**REQUIRED WORK**
Copy these lines exactly and nothing else: from the line holding "carriage();" to the line holding "point = shown.matrix_world", both lines included.

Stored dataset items
------------------------
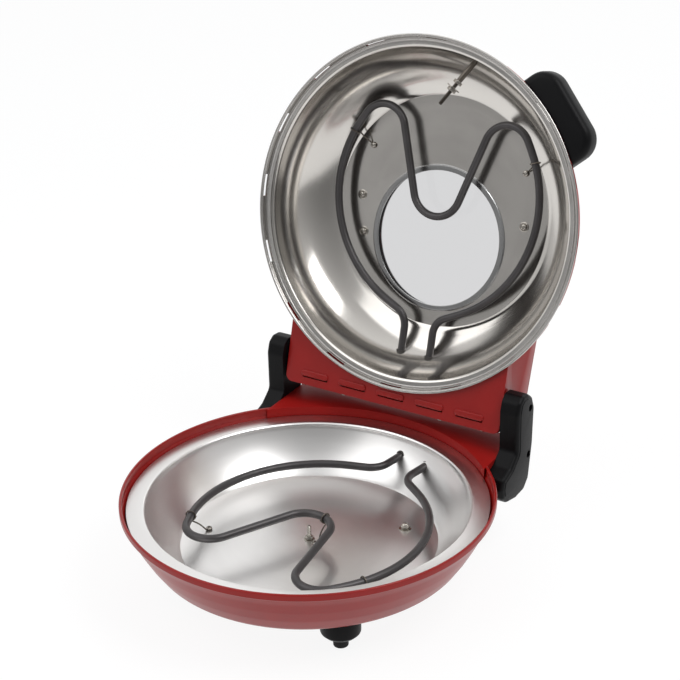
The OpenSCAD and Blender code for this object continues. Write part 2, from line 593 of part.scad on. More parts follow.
module window_glass() on_lid() color([0.85, 0.88, 0.9, 0.5])
    translate([0, win_off, floor_h + foil_t]) cylinder(r = win_r - 1, h = glass_t);
module window_gasket() on_lid() color("dimgray")
    translate([0, win_off, floor_h + foil_t + glass_t])
        ring(win_r, seal_in_r, top_h - shell_t - floor_h - foil_t - glass_t);
module window_inner_ring() on_lid() color("silver")
    translate([0, win_off, floor_h - 1]) ring(win_r, win_r - bezel_w, 1);
module window_outer_ring() on_lid() color("silver")
    translate([0, win_off, top_h]) ring(win_r + 1, seal_in_r + 0.4, 1.6);
// rear box of the lid, carrying the element ends and the hinge
box_rise = 8; // its top climbs towards the dome
module box_prism(hw, o) translate([-hw, 0, 0]) rotate([90, 0, 90]) linear_extrude(2 * hw)
    polygon([[70, plate_h - o], [box_y - o, plate_h - o], [box_y - o, box_edge_h - o / 2],
        [box_y - 9 - o / 2, box_top_h - o], [70, box_top_h + box_rise - o]]);
module lid_box() on_lid() color("firebrick") difference() {
    box_prism(box_hw, 0);
    box_prism(box_hw - box_t, box_t);
    dome_fill(-eps);
    for (x = plate_screw_at) along_y(x, box_y - 5, plate_h + plate_tab / 2) cylinder(r = screw_r, h = 10);
    along_x(-box_hw - 5, hinge_y, hinge_h) cylinder(r = pin_r + 2.5, h = 2 * box_hw + 10);
}
module lid_box_plate() on_lid() color("firebrick") difference() {
    union() {
        block(-box_hw, box_hw, plate_y, box_y, plate_h - 0.8, plate_h);
        louvre_places() block(-15.5, 15.5, dome_r + 6, dome_r + 10, plate_h - 1.9, plate_h - 0.8);
    }
    translate([0, 0, -1]) cylinder(r = dome_r + 0.02, h = 10);
    louvre_places() block(-14.5, 14.5, dome_r + 8.6, dome_r + 11, plate_h - 3, plate_h + 1);
}
louvre_pitch = 43.5;
module louvre_places() for (i = [-2 : 2]) translate([i * louvre_pitch, 0, 0]) children();
// tabs of the plate, screwed to the box's rear wall
plate_tab = 9.5; // height of a tab
plate_screw_at = [for (s = [-1, 1], x = [54.5, box_hw - 19.3]) s * x];
module plate_brackets() on_lid() color("silver") for (x = plate_screw_at) difference() {
    block(x - 5, x + 5, box_y - box_t - 3, box_y - box_t, plate_h, plate_h + plate_tab);
    along_y(x, box_y - box_t - 4, plate_h + plate_tab / 2) cylinder(r = screw_r, h = 5);
}
module plate_screws() on_lid() color("silver") for (x = plate_screw_at) {
    along_y(x, box_y - box_t - 5, plate_h + plate_tab / 2) cylinder(r = screw_r, h = 5 + box_t);
    along_y(x, box_y, plate_h + plate_tab / 2) cylinder(r = head_r, h = 2);
}
module hinge_bushes() on_lid() color("goldenrod") sides() difference() {
    union() {
        along_x(box_hw - 5.2, hinge_y, hinge_h) cylinder(r = pin_r + 2.5, h = 6.2);
        along_x(box_hw - 5.2, hinge_y, hinge_h) cylinder(r = pin_r + 6, h = 4);
    }
    along_x(box_hw - 10, hinge_y, hinge_h) cylinder(r = bore_r, h = 20);
}
// ---------- handle ----------
handle_z = 3; // underside of the handle over the rim plane
handle_root = dome_r - 20; // where the handle starts inside the dome
module at_handle() rotate([0, 0, handle_az - 90]) children();
module handle_screw_places() at_handle() for (s = [-1, 1])
    along_x(handle_root + 9, s * (handle_hw - 24), handle_z + 9) children();
module handle_outline() {
    translate([handle_root, -handle_hw]) square([handle_reach - handle_round - handle_root, 2 * handle_hw]);
    translate([handle_root, handle_round - handle_hw])
        square([handle_reach - handle_root, 2 * (handle_hw - handle_round)]);
    for (s = [-1, 1]) translate([handle_reach - handle_round, s * (handle_hw - handle_round)])
        circle(r = handle_round);
}
module lid_handle() on_lid() color([0.09, 0.09, 0.1]) difference() {
    at_handle() translate([0, 0, handle_z]) linear_extrude(handle_t) handle_outline();
    dome_fill(-eps);
    handle_screw_places() cylinder(r = stud_r, h = 21);
}
module handle_screws() on_lid() color("silver") {
    handle_screw_places() cylinder(r = stud_r, h = 20);
    intersection() { handle_screw_places() ring(3.6, stud_r, 8); dome_fill(shell_t); }
}

base_bowl();
rear_housing();
housing_floor();
bottom_cover();
bottom_screws();
lower_reflector();
lower_element();
lower_bushes();
lower_terminals();
lower_clips();
lower_clip_screws();
centre_stud();
stud_nuts();
tray_bolt();
thermostat();
fuse_clip();
terminal_block();
base_wires();
cord_gland();
front_feet();
rear_feet();
foot_pads();
foot_screws();
left_arm();
right_arm();
left_arm_cover();
right_arm_cover();
arm_screws();
arm_bolts();
hinge_pins();
lid_dome();
lid_ring();
lid_reflector();
upper_element();
upper_bushes();
upper_terminals();
upper_clips();
upper_clip_screws();
lid_posts();
lid_screws();
lid_stud();
lid_stud_nuts();
window_glass();
window_gasket();
window_inner_ring();
window_outer_ring();
lid_box();
lid_box_plate();
plate_brackets();
plate_screws();
hinge_bushes();
lid_handle();
handle_screws();
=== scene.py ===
"""Dresses the frame of the electric pizza maker: spun shells, reflectors, elements and fittings."""
import json
import logging
import math
from dataclasses import dataclass
from enum import Enum
from typing import Callable, Iterable, Optional, Sequence

import bpy
import bmesh
from mathutils import Matrix, Vector


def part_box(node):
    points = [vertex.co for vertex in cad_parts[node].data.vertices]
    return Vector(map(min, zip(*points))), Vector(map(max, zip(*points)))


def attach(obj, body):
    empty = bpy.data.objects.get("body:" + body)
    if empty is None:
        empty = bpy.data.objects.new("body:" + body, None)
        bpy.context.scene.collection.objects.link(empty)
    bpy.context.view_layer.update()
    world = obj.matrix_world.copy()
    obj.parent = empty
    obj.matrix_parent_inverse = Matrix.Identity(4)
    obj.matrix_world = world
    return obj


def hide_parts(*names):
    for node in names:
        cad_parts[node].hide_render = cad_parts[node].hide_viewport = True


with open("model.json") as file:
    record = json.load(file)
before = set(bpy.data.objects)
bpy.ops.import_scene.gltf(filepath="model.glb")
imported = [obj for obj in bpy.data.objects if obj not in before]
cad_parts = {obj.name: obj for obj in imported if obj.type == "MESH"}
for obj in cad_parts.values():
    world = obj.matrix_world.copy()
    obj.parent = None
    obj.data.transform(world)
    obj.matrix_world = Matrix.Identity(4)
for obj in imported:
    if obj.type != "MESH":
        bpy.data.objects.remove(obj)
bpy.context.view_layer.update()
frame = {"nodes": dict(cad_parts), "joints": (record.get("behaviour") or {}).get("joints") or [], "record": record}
log = logging.getLogger("pizza_maker")
Piece = bpy.types.Object
Node = bpy.types.Node
Socket = bpy.types.NodeSocket
Material = bpy.types.Material
Point = tuple[float, float]
Corner = tuple[float, float, float]
Colour = tuple[float, float, float]

MM = 0.001
# The hinge axis in the shut lid's own frame, in millimetres.
HINGE_Y = 176.2
HINGE_Z = 27.9
# A solid turned piece that starts narrower than this, in millimetres, is capped there.
CAPPED_R = 60.0
# The way in metres along radius and height that fills the spun map once.
MAP_LENGTH = 0.2
# Edges of a CAD node that are sharper than this, in degrees, get rounded.
SHARP_ANGLE = 28.0


class Body(Enum):
    """The two bodies that the hinge joins."""
    BASE = "base"
    LID = "lid"


class Slot(Enum):
    """The record's material slots."""
    RED_PAINT = "red_paint"
    BLACK_PLASTIC = "black_plastic"
    RUBBER = "rubber"
    POLISHED_STEEL = "polished_steel"
    BRIGHT_TRAY = "bright_tray"
    ELEMENT_SHEATH = "element_sheath"
    ZINC_STEEL = "zinc_steel"
    DARK_SCREW = "dark_screw"
    CERAMIC = "ceramic"
    TERMINAL_BRASS = "terminal_brass"
    WIRE_SLEEVE = "wire_sleeve"
    WINDOW_GLASS = "window_glass"


class Ends(Enum):
    """How a turned piece ends."""
    OPEN = "open"
    POLE = "pole"
    FLAT = "flat"
    ROUND_TRIP = "round trip"


class Join(Enum):
    """How a second solid acts on a piece."""
    CUT = "DIFFERENCE"
    ADD = "UNION"


# ---------------------------------------------------------------- places
def shift(x: float, y: float, z: float) -> Matrix:
    """Returns a move given in millimetres."""
    return Matrix.Translation((x * MM, y * MM, z * MM))


def turn(degrees: float, axis: str = "Z") -> Matrix:
    """Returns a turn about one axis."""
    return Matrix.Rotation(math.radians(degrees), 4, axis)


def polar(angle: float) -> Vector:
    """Returns the flat unit vector at an angle in radians."""
    return Vector((math.cos(angle), math.sin(angle)))


def base_place() -> Matrix:
    """Returns the matrix from the bowl's own frame to the part's frame, from the tray's box."""
    low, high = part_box("lower_reflector")
    return shift(0.0, (low.y + high.y) / 2 / MM, 0.0)


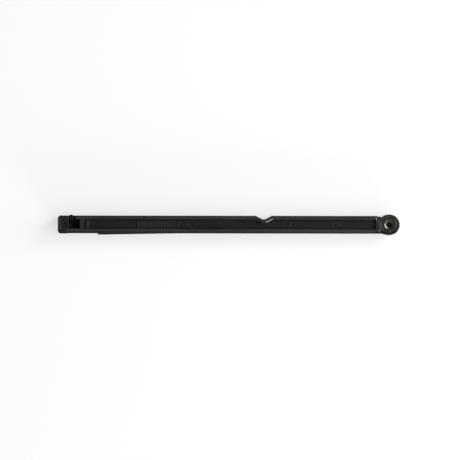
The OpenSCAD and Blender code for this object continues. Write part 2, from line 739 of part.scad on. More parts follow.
module carriage() {
    nose_top = roller_z0 + roller_h;
    rod_in = 7.5;                              // depth of the rod's bore
    clip_room = [0.2, 3.2];                    // beside the clip, and its reach from the rod's axis
    grease = 0.8;                              // side of the grease grooves
    grease_in = [2, 2.5];
    hollow = [3.4, 3.4, 0.8];                  // over the nose: length, half width, floor
    side = inner_w - slide_gap;
    z0 = cover_t + slide_gap;
    z1 = ceil_z - slide_gap;
    color(white) difference() {
        union() {
            block([carriage_x0, -side, z0], [carriage_x1, side, z1]);
            block([carriage_x1 - bite, -nose_y, roller_z0], [-closed_r + 0.4, nose_y, nose_top]);
            rod_x(carriage_x0 - spigot_len, spring_r - spring_wire / 2 - 0.2, spigot_len + bite);
        }
        // Cradle of the roller
        translate([-closed_r, 0, 0]) cylinder(r = roller_r + run_gap, h = bar_h);
        // Bore and pocket that take the rod and its clip
        rod_x(carriage_x0 - spigot_len - over, rod_r + seat_gap, spigot_len + rod_in + over);
        block([clip_x - clip_room[0], -clip_room[1], 0],
            [clip_x + clip_t + clip_room[0], clip_room[1], axis_z + clip_room[1]]);
        // Grease grooves in the sliding sides
        for (x = [carriage_x0 + grease_in[0], carriage_x1 - grease_in[1]], s = [-1, 1])
            translate([x, s * side, axis_z]) cube([grease, grease, 2 * bar_h], center = true);
        block([carriage_x1 - hollow[0], -hollow[1], nose_top + hollow[2]],
            [carriage_x1 + over, hollow[1], z1 - 1.2]);
    }
}

module rod_clip() {
    mouth = rod_r - 0.5;                       // half the width of the clip's mouth
    color(steel) difference() {
        rod_x(clip_x, clip_r, clip_t);
        rod_x(clip_x - over, rod_r - rod_groove_d + seat_gap, clip_t + 2 * over);
        block([clip_x - over, -mouth, 0], [clip_x + clip_t + over, mouth, axis_z]);
    }
}

module front_spring_seat() {
    color(steel) ring_x(carriage_x0 - seat_t, spring_r + spring_wire / 2 + 0.2,
        spring_r - spring_wire / 2 - 0.1, seat_t - seat_gap);
}

module closing_spring() {
    color(steel) coil_x(spring_x0, spring_x1, spring_r, spring_wire, spring_turns);
}

module rear_spring_seat() {
    color(steel) ring_x(spring_wall_x + seat_gap, spring_r + spring_wire / 2 + 0.2, rod_r + 0.3,
        seat_t - seat_gap);
}

module pull_rod() {
    x1 = carriage_x0 + 7.2;
    clip_play = 0.05;
    shoulder_x = piston_x1 + valve_t + valve_lift;
    nut_x = piston_x1 - piston_t - piston_nut_t;
    color(steel) difference() {
        union() {
            rod_x(shoulder_x, rod_r, x1 - shoulder_x);
            rod_x(piston_x1, valve_neck_r, shoulder_x - piston_x1 + bite);
            rod_x(nut_x, piston_neck_r, piston_x1 - nut_x + bite);
        }
        // Groove for the clip
        ring_x(clip_x - clip_play, rod_r + over, rod_r - rod_groove_d, clip_t + 2 * clip_play);
    }
}

// ---- Damper ----

module damper_cylinder() {
    color(steel) ring_x(cylinder_x0, cylinder_r, bore_r, cylinder_len);
}

module rod_guide() {
    color(white) difference() {
        union() {
            rod_x(cylinder_x1 + seat_gap, cylinder_r, gland_t - seat_gap);
            rod_x(cylinder_x1 - guide_len, bore_r - seat_gap, guide_len + bite);
        }
        rod_x(cylinder_x1 - guide_len - over, rod_r + run_gap, guide_len + gland_t + 2 * over);
        ring_x(guide_ring_x - o_groove_w / 2, bore_r + over, o_groove_r, o_groove_w);
    }
}

// O-ring in a groove, along X
module o_ring(x, r_out, width) {
    w = width / 2;
    translate([x, 0, axis_z]) rotate([0, 90, 0]) rotate_extrude()
        translate([r_out - w, 0]) circle(r = w, $fn = 24);
}

module guide_seal() {
    color(rubber) o_ring(guide_ring_x, bore_r - seat_gap, o_ring_t - seat_gap);
}

module rod_seal() {
    x = cylinder_x1 - guide_len - seal_t - seat_gap;
    lip = [0.7, 0.6, 0.9];                     // outer and inner lip, and depth between them
    color(rubber) difference() {
        ring_x(x, bore_r - seat_gap, rod_r + run_gap, seal_t);
        ring_x(x - over, bore_r - lip[0], rod_r + lip[1], over + lip[2]);
    }
}

module damper_piston() {
    x0 = piston_x1 - piston_t;
    passage_r = 0.4;
    passage_out = 1.9;                         // from the piston's axis
    color(white) difference() {
        rod_x(x0, bore_r - run_gap, piston_t - seat_gap);
        rod_x(x0 - over, piston_neck_r + seat_gap, piston_t + 2 * over);
        ring_x(x0 + ring_in, bore_r + over, ring_groove_r, ring_t + 2 * ring_play);
        // Oil passages that the valve disc covers
        for (a = [0:90:270]) translate([x0 - over, 0, axis_z]) rotate([a + 45, 0, 0])
            translate([0, 0, passage_out]) rotate([0, 90, 0])
                cylinder(r = passage_r, h = piston_t + 2 * over);
    }
}

module piston_ring() {
    x = piston_x1 - piston_t + ring_in + ring_play;
    split = 0.15;                              // half the width of the ring's gap
    color(brass) difference() {
        ring_x(x, bore_r - 0.03, ring_groove_r + seat_gap, ring_t);
        block([x - over, -split, axis_z], [x + ring_t + over, split, axis_z + 2 * bore_r]);
    }
}

// The disc shuts the piston's passages when the door closes, and lifts off them when it opens
module valve_disc() {
    x = piston_x1 + seat_gap;
    r = bore_r - 0.5;
    slot = [0.5, 0.8];                         // depth and half width of the slots in its edge
    color(steel) difference() {
        ring_x(x, r, valve_neck_r + run_gap, valve_t - seat_gap);
        for (s = [-1, 1]) block([x - over, min(s * (r - slot[0] + 0.2), s * bore_r), axis_z - slot[1]],
            [x + over, max(s * (r - slot[0] + 0.2), s * bore_r), axis_z + slot[1]]);
    }
}

module piston_nut() {
    x = piston_x1 - piston_t - piston_nut_t;
    color(steel) difference() {
        translate([x, 0, axis_z]) rotate([0, 90, 0])
            cylinder(r = piston_nut_r, h = piston_nut_t - seat_gap, $fn = 6);
        rod_x(x - over, piston_neck_r + seat_gap, piston_nut_t + 2 * over);
    }
}

module floating_piston() {
    color(white) difference() {
        rod_x(float_x1 - float_t, bore_r - run_gap, float_t);
        ring_x(float_ring_x - o_groove_w / 2, bore_r + over, o_groove_r, o_groove_w);
        rod_x(float_x1 - float_t - over, float_spring_r + float_wire / 2 + 0.1, float_seat + over);
    }
}

module floating_seal() {
    color(rubber) o_ring(float_ring_x, bore_r - run_gap, o_ring_t - run_gap);
}

module floating_spring() {
    color(steel) coil_x(plug_x1 + seat_gap, float_x1 - float_t + float_seat - seat_gap,
        float_spring_r, float_wire, float_turns);
}

module damper_end_plug() {
    color(white) difference() {
        union() {
            rod_x(cylinder_x0 - gland_t, cylinder_r, gland_t - seat_gap);
            rod_x(cylinder_x0 - bite, bore_r - seat_gap, plug_len + bite);
            rod_x(stem_x0, anchor_r + 1.2, stem_len + bite);
        }
        rod_x(stem_x0 - over, anchor_r + seat_gap, anchor_in + over);
        ring_x(plug_ring_x - o_groove_w / 2, bore_r + over, o_groove_r, o_groove_w);
    }
}

module plug_seal() {
    color(rubber) o_ring(plug_ring_x, bore_r - seat_gap, o_ring_t - seat_gap);
}

module anchor_rod() {
    x1 = stem_x0 + anchor_in - 0.1;
    edge = 0.4;
    color(dark) {
        rod_x(anchor_x0 + edge, anchor_r, x1 - anchor_x0 - edge);
        translate([anchor_x0, 0, axis_z]) rotate([0, 90, 0])
            cylinder(r1 = anchor_r - edge, r2 = anchor_r, h = edge);
    }
}

module anchor_washer() {
    color(dark) ring_x(anchor_wall_x0 - anchor_washer_t, anchor_washer_r, anchor_r + seat_gap,
        anchor_washer_t - seat_gap);
}

module anchor_nut() {
    x = anchor_wall_x0 - anchor_washer_t - nut_t;
    color(dark) difference() {
        translate([x, 0, axis_z]) rotate([0, 90, 0])
            cylinder(r = nut_flats / sqrt(3), h = nut_t - seat_gap, $fn = 6);
        rod_x(x - over, anchor_r + seat_gap, nut_t + 2 * over);
    }
}

housing();
rear_cover();
cover_screws();
end_cap();
latch_tongue();
thrust_washer();
cam_sleeve();
drive_socket();
cam_roller();
carriage();
rod_clip();
front_spring_seat();
closing_spring();
rear_spring_seat();
pull_rod();
damper_cylinder();
rod_guide();
guide_seal();
rod_seal();
damper_piston();
piston_ring();
valve_disc();
piston_nut();
floating_piston();
floating_seal();
floating_spring();
damper_end_plug();
plug_seal();
anchor_rod();
anchor_washer();
anchor_nut();
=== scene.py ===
"""Looks of the concealed door closer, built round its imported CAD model."""

import json
import math

import bpy
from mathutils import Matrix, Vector


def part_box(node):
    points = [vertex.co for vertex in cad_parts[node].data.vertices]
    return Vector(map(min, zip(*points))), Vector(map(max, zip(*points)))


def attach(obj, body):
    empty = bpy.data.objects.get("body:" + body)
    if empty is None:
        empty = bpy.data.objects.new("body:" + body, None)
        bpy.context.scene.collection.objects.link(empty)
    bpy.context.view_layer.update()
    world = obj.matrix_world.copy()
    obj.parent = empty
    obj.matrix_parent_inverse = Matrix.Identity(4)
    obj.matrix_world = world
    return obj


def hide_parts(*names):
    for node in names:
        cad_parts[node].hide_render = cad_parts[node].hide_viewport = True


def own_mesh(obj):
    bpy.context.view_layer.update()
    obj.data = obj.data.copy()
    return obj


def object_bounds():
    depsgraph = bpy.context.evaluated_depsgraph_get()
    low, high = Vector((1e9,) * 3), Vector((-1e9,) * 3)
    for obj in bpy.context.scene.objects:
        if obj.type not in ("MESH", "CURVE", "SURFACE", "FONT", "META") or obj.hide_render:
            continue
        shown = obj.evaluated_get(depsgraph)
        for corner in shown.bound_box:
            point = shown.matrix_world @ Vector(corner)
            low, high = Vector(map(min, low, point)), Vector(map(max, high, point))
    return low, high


MM = 0.001

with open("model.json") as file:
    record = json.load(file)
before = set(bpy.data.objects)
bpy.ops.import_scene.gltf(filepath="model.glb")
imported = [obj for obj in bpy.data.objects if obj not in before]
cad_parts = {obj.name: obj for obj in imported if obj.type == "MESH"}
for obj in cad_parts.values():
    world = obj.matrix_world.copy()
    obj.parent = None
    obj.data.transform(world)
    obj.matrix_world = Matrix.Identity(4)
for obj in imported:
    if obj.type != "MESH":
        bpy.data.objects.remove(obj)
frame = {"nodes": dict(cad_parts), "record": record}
cad_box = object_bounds()
nodes = frame["nodes"]
# Heights of the rims and of the recessed floor, and where the lower ledge begins across the bar
rim_height = cad_box[1].z
recess_height = rim_height - 3 * MM
ledge_y = -5.8 * MM


# ---- Node helpers ----


class Nodes:
    """Builds one node tree, with a short way to add and join nodes."""

    def __init__(self, tree):
        self.tree = tree
        self.tree.nodes.clear()

    def add(self, kind, links=None, **settings):
        node = self.tree.nodes.new(kind)
        for key, value in settings.items():
            setattr(node, key, value)
        for socket, value in (links or {}).items():
            target = node.inputs[socket]
            if isinstance(value, bpy.types.NodeSocket):
                self.tree.links.new(value, target)
            else:
                target.default_value = value
        return node

    def noise(self, vector, scale, detail=3.0, roughness=0.5, distortion=0.0):
        values = {
            "Vector": vector,
            "Scale": scale,
            "Detail": detail,
            "Roughness": roughness,
            "Distortion": distortion,
        }
        return self.add("ShaderNodeTexNoise", values).outputs["Fac"]

    def spots(self, vector, scale):
        values = {"Vector": vector, "Scale": scale}
        return self.add("ShaderNodeTexVoronoi", values).outputs["Distance"]

    def stretch(self, vector, scale):
        values = {"Vector": vector, "Scale": scale}
        return self.add("ShaderNodeMapping", values).outputs["Vector"]

    def ramp(self, factor, *stops):
        """A colour ramp. Each stop is its place and a grey value or a colour."""
        node = self.add("ShaderNodeValToRGB", {"Fac": factor})
        elements = node.color_ramp.elements
        while len(elements) < len(stops):
            elements.new(1.0)
        for element, (place, colour) in zip(elements, stops):
            if isinstance(colour, (int, float)):
                colour = (colour,) * 3
            element.position = place
            element.color = (*colour, 1.0)
        return node.outputs["Color"]

    def math(self, operation, a, b=0.0, clamp=False):
        node = self.add("ShaderNodeMath", {0: a, 1: b}, operation=operation)
        node.use_clamp = clamp
        return node.outputs["Value"]

    def mix(self, factor, a, b):
        node = self.add("ShaderNodeMix", data_type="RGBA")
        for index, value in ((0, factor), (6, a), (7, b)):
            if isinstance(value, bpy.types.NodeSocket):
                self.tree.links.new(value, node.inputs[index])
            elif index:
                node.inputs[index].default_value = (*value, 1.0)
            else:
                node.inputs[index].default_value = value
        return node.outputs[2]

    def map(self, value, low, high, start=0.0, end=1.0):
        values = {
            "Value": value,
            "From Min": start,
            "From Max": end,
            "To Min": low,
            "To Max": high,
        }
        return self.add("ShaderNodeMapRange", values).outputs["Result"]

    def bump(self, height, depth, strength, normal=None):
        """A bump of that depth in metres."""
        values = {"Height": height, "Distance": depth, "Strength": strength}
        if normal is not None:
            values["Normal"] = normal
        return self.add("ShaderNodeBump", values).outputs["Normal"]


def new_material(name):
    material = bpy.data.materials.new(name)
    material.use_nodes = True
    n = Nodes(material.node_tree)
    coords = n.add("ShaderNodeTexCoord").outputs["Object"]
    return material, n, coords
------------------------
**ANSWER TO THIS EXERCISE**
carriage();
rod_clip();
front_spring_seat();
closing_spring();
rear_spring_seat();
pull_rod();
damper_cylinder();
rod_guide();
guide_seal();
rod_seal();
damper_piston();
piston_ring();
valve_disc();
piston_nut();
floating_piston();
floating_seal();
floating_spring();
damper_end_plug();
plug_seal();
anchor_rod();
anchor_washer();
anchor_nut();
=== scene.py ===
"""Looks of the concealed door closer, built round its imported CAD model."""

import json
import math

import bpy
from mathutils import Matrix, Vector


def part_box(node):
    points = [vertex.co for vertex in cad_parts[node].data.vertices]
    return Vector(map(min, zip(*points))), Vector(map(max, zip(*points)))


def attach(obj, body):
    empty = bpy.data.objects.get("body:" + body)
    if empty is None:
        empty = bpy.data.objects.new("body:" + body, None)
        bpy.context.scene.collection.objects.link(empty)
    bpy.context.view_layer.update()
    world = obj.matrix_world.copy()
    obj.parent = empty
    obj.matrix_parent_inverse = Matrix.Identity(4)
    obj.matrix_world = world
    return obj


def hide_parts(*names):
    for node in names:
        cad_parts[node].hide_render = cad_parts[node].hide_viewport = True


def own_mesh(obj):
    bpy.context.view_layer.update()
    obj.data = obj.data.copy()
    return obj


def object_bounds():
    depsgraph = bpy.context.evaluated_depsgraph_get()
    low, high = Vector((1e9,) * 3), Vector((-1e9,) * 3)
    for obj in bpy.context.scene.objects:
        if obj.type not in ("MESH", "CURVE", "SURFACE", "FONT", "META") or obj.hide_render:
            continue
        shown = obj.evaluated_get(depsgraph)
        for corner in shown.bound_box:
            point = shown.matrix_world @ Vector(corner)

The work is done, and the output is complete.